Magnetic Recording and Data Storage
Fe₁₆N₂ magnets are well-suited for advanced data storage technologies due to their high magnetic anisotropy, which allows for stable and compact data encoding.
Iron Nitride vs. Rare-Earth Magnets
The comparison between iron nitride and rare-earth magnets such as neodymium (NdFeB) highlights key distinctions:
- Cost Efficiency: Iron nitride magnets are significantly cheaper, thanks to the abundance of their raw materials.
- Environmental Impact: Rare-earth magnet production involves extensive mining and refining, which can harm the environment. Iron nitride magnets offer a greener alternative.
- Performance: While Fe₁₆N₂ rivals rare-earth magnets in magnetic strength, it falls short in thermal stability and long-term durability. Addressing these limitations is an active area of research.

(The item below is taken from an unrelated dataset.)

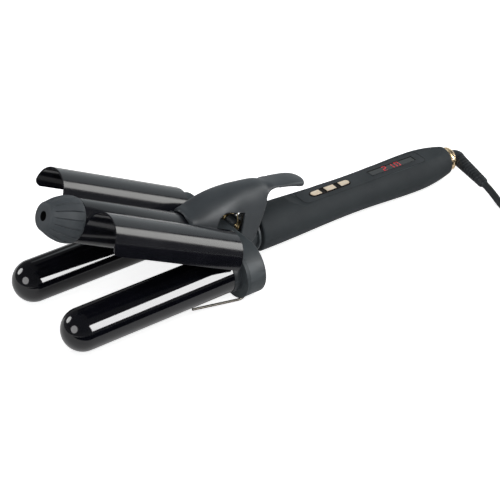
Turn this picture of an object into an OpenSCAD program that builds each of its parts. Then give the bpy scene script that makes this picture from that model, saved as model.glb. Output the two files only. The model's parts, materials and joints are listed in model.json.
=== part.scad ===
// Three-barrel hair waver: two outer barrels on a housing, and a hinged jaw that
// carries the centre barrel and two wings. Its thumb lever opens the jaw.
// +X runs from the barrel tips to the cord, +Y to the left barrel, +Z up.
// Modules are drawn in the tip frame, whose origin is level with the outer
// barrels' axes at their tips. seated() moves that frame onto the rest surface.

/* [Barrels] */
// Outside diameter of each of the three barrels
barrel_d = 32; // [29:0.5:35]
// Outer barrel from its round tip to its collar
barrel_len = 134.5; // [120:0.5:150]
// Wall of a barrel tube
barrel_wall = 1.6; // [1.2:0.1:2.4]
// Hair space between the centre barrel and an outer one, jaw shut
hair_gap = 3.5; // [2.5:0.1:5]
// Length of the heat collar at the root of an outer barrel
collar_len = 6.5; // [5:0.5:9]
// How far a collar stands proud of its barrel
collar_step = 0.5; // [0.3:0.1:0.6]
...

Challenges and Future Prospects
Although iron nitride permanent magnets are promising, several hurdles need to be overcome for widespread adoption. Key challenges include:
- Phase Instability: Stabilizing the Fe₁₆N₂ phase during production is technically demanding.
- Thermal Limitations: Improving performance at high temperatures is crucial for industrial applications.
- Scalability: Scaling up production while maintaining quality and cost-effectiveness requires further technological innovation.
Research continues to focus on addressing these issues, with advancements in material science and manufacturing techniques pushing the boundaries of what iron nitride magnets can achieve.
Conclusion
Iron nitride permanent magnets represent a transformative development in magnetic materials. Combining high performance with affordability and eco-friendliness, these magnets have the potential to disrupt industries ranging from automotive to electronics. While challenges remain in their production and thermal stability, ongoing research and innovation promise to unlock their full potential, offering a sustainable alternative to rare-earth magnets.
With their advantages in cost and environmental impact, iron nitride magnets could well define the future of magnetics in a resource-conscious world.